The diversity of the microbial community, as well as the functions within the community, affect the stability and resilience of the soil system. Neither a higher nor lower degree of diversity in a system can be said to be better or worse; however, changes in the activity or community structure may influence the quality of the soil. The microbial biomass has recently been used as a sensitive indicator of management-induced changes (Doran, 1987; Powlson et al., 1987; Visser and Parkinson, 1992). Researchers have found discrepancies in microbial biomass responses to perturbations such as tillage. Kennedy and Smith (1995) found increased diversity with tillage. Utilizing microbial characteristics may better forecast change in soils since they respond to perturbations more rapidly than other indicators (Kennedy and Papendick, 1995).

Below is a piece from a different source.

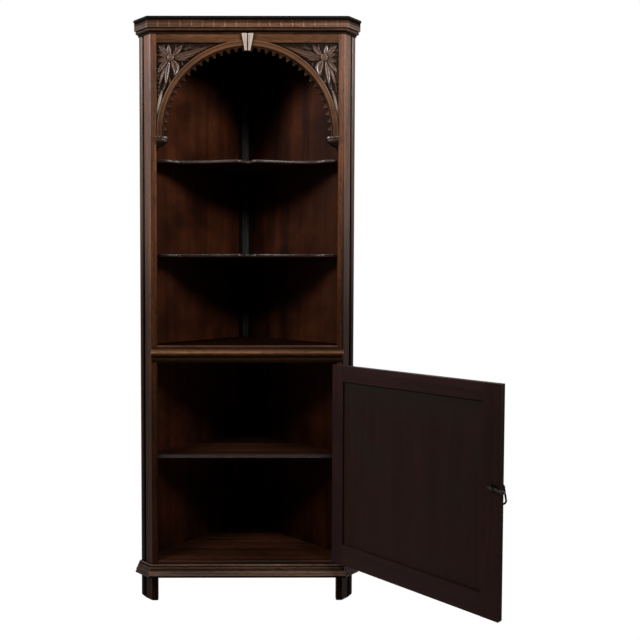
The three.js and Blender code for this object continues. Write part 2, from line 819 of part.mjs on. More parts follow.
function makeCatch() {
  const roseHole = spindleRadius + spindleClearance;
  const through = barAlongY(catchX, catchHeight, roseHole, -eyeSetting, 2 * doorThick);
  const rose = barAlongY(catchX, catchHeight, roseRadius, doorThick, doorThick + roseThick);
  add('catch_inner_rose', cut(rose, [through]), iron, true);
  const plate = barAlongY(catchX, catchHeight, plateRadius, -plateThick, 0);
  add('catch_outer_plate', cut(plate, [through]), iron, true);
  const tongueFace = doorThick + tongueSetting;
  const rod = barAlongY(catchX, catchHeight, spindleRadius, eyeHoleRadius + leafThick - eyeSetting, tongueFace);
  const collarBack = -plateThick - collarGap;
  const collar = barAlongY(catchX, catchHeight, collarRadius, collarBack - collarThick, collarBack);
  const eye = new THREE.CylinderGeometry(eyeRadius, eyeRadius, eyeThick, roundSides);
  eye.rotateZ(Math.PI / 2);
  eye.translate(catchX, -eyeSetting, catchHeight);
  const eyeHole = new THREE.CylinderGeometry(eyeHoleRadius, eyeHoleRadius, 2 * eyeThick, roundSides);
  eyeHole.rotateZ(Math.PI / 2);
  eyeHole.translate(catchX, -eyeSetting, catchHeight);
  add('catch_spindle', cut(joined([rod, collar, eye]), [eyeHole]), iron, true);
  const droop = THREE.MathUtils.degToRad(droopDegrees);
  const lever = [
    [-tongueReach, -tongueTipHalf], [-tongueReach, tongueTipHalf],
    [-tongueHalf, tongueHalf], [tongueHalf, tongueHalf],
    [tongueTail, tongueTipHalf], [tongueTail, -tongueTipHalf],
    [tongueHalf, -tongueHalf], [-tongueHalf, -tongueHalf],
  ].map(([u, v]) => [
    catchX + u * Math.cos(droop) - v * Math.sin(droop),
    catchHeight + u * Math.sin(droop) + v * Math.cos(droop),
  ]);
  const bar = standing(lever, tongueFace, tongueFace + tongueThick);
  const rivetHead = tongueFace + tongueThick + rivetHeight;
  const rivet = barAlongY(catchX, catchHeight, rivetRadius, tongueFace + tongueThick / 2, rivetHead);
  add('catch_tongue', joined([bar, rivet]), iron, true);
}

// Drop handle: one closed loop of wire, narrow at the eye and full at the foot.
function dropPath() {
  const spread = dropLength - dropFootRadius + dropTopRadius;
  const lean = Math.asin((dropFootRadius - dropTopRadius) / spread);
  const points = [];
  const topSteps = 10;
  const footSteps = 16;
  for (let i = 0; i <= topSteps; i += 1) {
    const a = lean * -1 + ((Math.PI + 2 * lean) * i) / topSteps;
    points.push([dropTopRadius * Math.cos(a), dropTopRadius * Math.sin(a) - dropTopRadius]);
  }
  for (let i = 0; i <= footSteps; i += 1) {
    const a = Math.PI + lean + ((Math.PI - 2 * lean) * i) / footSteps;
    const centre = -dropTopRadius - spread;
    points.push([dropFootRadius * Math.cos(a), dropFootRadius * Math.sin(a) + centre]);
  }
  return points;
}

function makeDrop() {
  const path = dropPath();
  const count = path.length;
  const positions = [];
  const index = [];
  for (let i = 0; i < count; i += 1) {
    const before = path[(i + count - 1) % count];
    const after = path[(i + 1) % count];
    const along = new THREE.Vector2(after[0] - before[0], after[1] - before[1]).normalize();
    for (let j = 0; j < wireSides; j += 1) {
      const a = (2 * Math.PI * j) / wireSides;
      const out = wireRadius * Math.cos(a);
      positions.push(
        catchX + path[i][0] + along.y * out,
        wireRadius * Math.sin(a) - eyeSetting,
        catchHeight + path[i][1] - along.x * out,
      );
      const here = i * wireSides;
      const next = ((i + 1) % count) * wireSides;
      const k = (j + 1) % wireSides;
      index.push(here + j, next + j, here + k);
      index.push(here + k, next + j, next + k);
    }
  }
  add('drop_handle', indexed(positions, index), iron, true);
}

makeStiles();
makeBack();
makeMouldings();
makeArch();
makeArchTrim();
makeShelves();
makeRails();
makeDoor();
makeHinge('upper_hinge', doorHead - hingeTopInset - hingeHeight);
makeHinge('lower_hinge', doorFoot + hingeFootInset);
makeCatch();
makeDrop();

export default group;
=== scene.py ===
# A corner cupboard in dark stained oak: canted corners, three open shelves under a carved
# arch, and a framed door standing open below. Metres, +Z up, its front towards -Y.
import math

import bpy
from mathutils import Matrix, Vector


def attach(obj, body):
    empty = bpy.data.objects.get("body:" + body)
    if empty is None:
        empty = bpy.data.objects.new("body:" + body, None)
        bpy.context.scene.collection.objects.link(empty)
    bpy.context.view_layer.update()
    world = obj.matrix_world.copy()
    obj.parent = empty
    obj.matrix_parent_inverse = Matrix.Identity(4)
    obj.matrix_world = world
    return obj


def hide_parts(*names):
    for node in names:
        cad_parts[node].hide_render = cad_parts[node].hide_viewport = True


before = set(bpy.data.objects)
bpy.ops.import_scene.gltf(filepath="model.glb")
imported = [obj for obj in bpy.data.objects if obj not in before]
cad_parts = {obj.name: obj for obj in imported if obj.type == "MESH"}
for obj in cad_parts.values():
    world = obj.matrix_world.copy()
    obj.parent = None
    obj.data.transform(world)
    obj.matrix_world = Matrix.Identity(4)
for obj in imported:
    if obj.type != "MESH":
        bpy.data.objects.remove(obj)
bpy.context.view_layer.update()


# Corner stiles. Each is one length of oak with a narrow front edge, a canted face with a quirk
# and bead run down it by a moulding plane, and a square foot. The corners are rubbed soft. The
# quirk is painted near black as shade and a highlight is painted along the arris, and each stile
# is painted lighter high up and darker towards the foot, as the lamps light it.
UP = Vector((0, 0, 1))
ACROSS = Vector((1, 0, 0))
WALL_SHIFT = 358
FRONT = -WALL_SHIFT / 1000
BODY_RUN = (0, 1.8)
TOUCH = 0.0005
STILE_EASE = 0.0009
ARRIS = 0.297
ARRIS_ROUND = 0.0026
FOOT_TOE = 0.326
TOE_ROUND = 0.006
CANT_RUN = (-0.065, 0.021)
# Painted light across the cant: a highlight at the arris, the quirk painted near black as shade.
CANT_PAINTED_LIGHT = (
    (0, 1.2), (0.025, 0.5), (0.035, 0.5), (0.05, 1.6), (0.12, 1.45), (0.17, 1.2), (0.3, 1.1),
    (0.38, 0.95), (0.52, 0.75), (0.535, 0.05), (0.65, 0.05), (0.67, 0.5), (0.77, 0.55),
    (0.82, 0.3), (0.9, 0.15), (1, 0.15),
)
CANT_SHINE = (
    (0, 0.35), (0.035, 0.35), (0.05, 1), (0.52, 0.75), (0.535, 0), (0.65, 0), (0.67, 1), (1, 0.8),
)
# Painted light by height: lighter high up near the lamps, darker down to the foot.
STILE_PAINTED_LIGHT = (
    (0, 0.34), (0.044, 0.36), (0.055, 0.5), (0.35, 0.5), (0.5, 0.62), (0.6, 0.95), (0.69, 1.2),
    (0.8, 1.15), (0.84, 1.2), (0.92, 1.35), (1, 1.3),
)
FRONT_DEEP = (48, 27, 16)
FRONT_PALE = (120, 73, 45)
FRONT_ROUGH = 0.4
FRONT_SHEEN = 0.36
FIGURE_SCALE = 34
BROAD_SCALE = 12
RING_SCALE = 130
PORE_SCALE = 900
RAY_SCALE = 210
GRAIN_STRETCH = (1, 1, 0.05)
RAY_STRETCH = (1, 0.35, 0.3)
GRAIN_DARK = 0.34
GRAIN_LIGHT = 0.66
RING_TONES = ((0.3, 0.72), (0.7, 1.18))
RING_SHARE = 0.8
PATCHES = (5, 0.74, 1.16)
BROAD_PATCHES = (9, 0.4, 1.6)
PATCH_SHARE = 0.75
RAY_SHARE = 0.22
PORE_SHARE = 0.75
PORE_SHADE = 0.45
PORE_DEPTH = 0.9
RELIEF_SHARE = 0.45
RELIEF_DEPTH = 0.0004
ROUGH_LESS = 0.07
ROUGH_MORE = 0.12
NOOK_REACH = 0.012
EDGE_REACH = 0.0035
WORN_GAIN = 1.5
DOUBLED = 0.00001
FLAT_TURN = 0.5
SHARP_TURN = 38
SMOOTH_TURN = 42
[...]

Soil quality measures have recently become important in system comparisons of management options. Integral to soil quality assessment are measures of the microbial community. Microbiological properties can identify changes in the overall soil quality before changes occur in certain physical and chemical parameters that eventually impact overall crop and soil viability (Visser and Parkinson, 1992). Activity levels, biomass numbers, and community shifts can reflect the stability of a system with respect to the level of nutrient cycling, the amount of carbon utilized in a system, and the overall community structure and function in a soil system. Since microbial diversity of agricultural soils is important to the maintenance of soil formation, toxin removal, and elemental cycling (Borneman et al., 1996), diversity measures will most likely become increasingly important in evaluations of soil quality. Examples of rapid shifts in community structure such as these may serve as early indicators of changes in soil quality (Turco et al., 1994).
Soil resilience is defined as the ability of the soil to recover after disturbance (Elliott and Lynch, 1994). Soil resilience can be restored and biodiversity protected by, among other things, reducing tillage and increasing crop rotations (Elliott and Lynch, 1994). Studies have shown that by reducing the impact of disturbances, such as tillage, microbial biomass levels and soil resilience will improve (Elliot and Lynch, 1994). In addition, crop rotations of at least 3 years can decrease disease-related problems (Rovira et al., 1990), which can also increase crop resilience. However, soil resilience may be different depending on the disturbance; disturbances such as tillage may affect the general biological status, while pesticides or other stressors may only affect individual functional groups (Swift, 1994). By further establishing the relationships between the microbial biodiversity and soil resilience, a greater understanding of microbial indicators can be achieved.